The choice is not black or white. A bit of schizophrenia seems necessary. Not just for understanding the world but also for looking at your own life. Most days I will eat a banana or something with chocolate from Africa. I probably use some palm oil from Indonesia now and then and coffee from God knows where, but certainly not nearby. My office printer runs on FSC paper. I use uranium imported from Niger, transformed by nuclear power plants into the electricity that powers my train. I have made more flights in my life than a fair share would allow me to. Call me a hypocrite, but I can and will not shut my mouth about our unsustainable existence. If only the Gandhis and modern hermits have the right to speak about our environmental problems, it is gonna be damn quiet on our collective walk towards the abyss.
These contradictions will not surprise the psychologists among us. They know that behavior and knowledge are miles apart. Harald Welzer wrote fascinating things about mass psychology, both about Holocaust denial by Germans in its midst, and the popular denial of a climate breakdown and the sixth mass extinction happening all around us in the present day. According to Welzer, it is totally absurd to think that people’s thinking and actions align:
Ninety-five percent of what we do is also embedded in the infrastructure of our daily habits and routines. We do not think about it anymore. There are not always the circumstances to behave in accordance with our conviction because we have several functions to fulfill. I have to answer different requirements for my profession, others for my family and still others for my relaxation.
I am with Welzer in believing that if we want a truly big change, we cannot just count on educating people with knowledge. If that only impacts 5 percent of what we do, it’s just not effective enough.
That said, knowledge needs to get people to actions and solutions. It should be seen as a starting point, a means to an end. Avoiding denial and keeping our eyes and ears open to unpleasant truths is a mental battle that is probably easier to take if you also know some of the solutions to the many environmental problems. It’s for that reason that I’ll end this book with solutions. But maybe more important than being open to knowledge is being open to new experiences. Knowledge is surface level stuff for our brains, while strong emotions get deeper. Experiences often stir those deeper emotions, which are much more capable of bringing about change. So when I am asked, in a lecture or by readers, what they can do, I usually answer by telling them to just DO something. Do something you feel strongly about. Get a ball rolling. Or a spool. I once rolled a wooden spool two meters in diameter through the streets of Leuven. It was just rotting away on the pavement. Countless times I cycled passed it, thinking how it could be a great garden table. In the end I did not make a calculation about how many trees I was saving from the axe, I just jumped the mental hurdle of rolling the spool through the streets. The knowledge made me act but only the emotions kept the spool rolling. This turned out to be fun not just for me, but for those smiling at me as I passed them by. As David Dene said: “We’re going to fight and we’re going to enjoy every single step of it.”

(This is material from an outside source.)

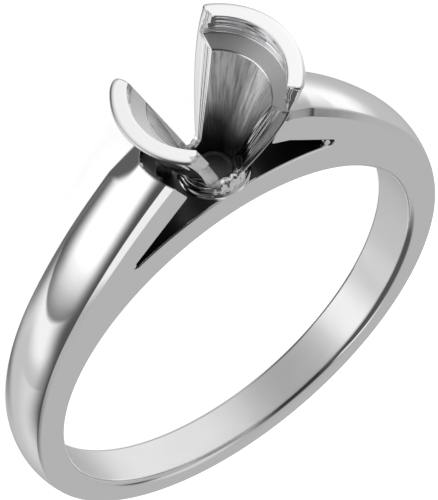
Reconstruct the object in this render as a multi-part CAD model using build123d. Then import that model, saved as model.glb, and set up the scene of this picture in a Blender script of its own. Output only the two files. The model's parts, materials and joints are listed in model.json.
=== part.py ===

Resisting the destructive forces of capitalism and consumerism starts with a mental leap that anyone can make. Leap over the oppressive harness of societal norms. In the end, your biggest enemy is that part of your own brain that keeps you from taking bold actions for the greater good. We all need to leap over that fence in our mind. That is what the mothers from Greece to Balcombe did, what one Romanian antiquarian did or what I did by penning a simple email to my bank. Just start somewhere. The more people discover how exciting, fun and liberating it is to participate in this great transition, the more everything will snowball. History is knocking on the door. Will you open?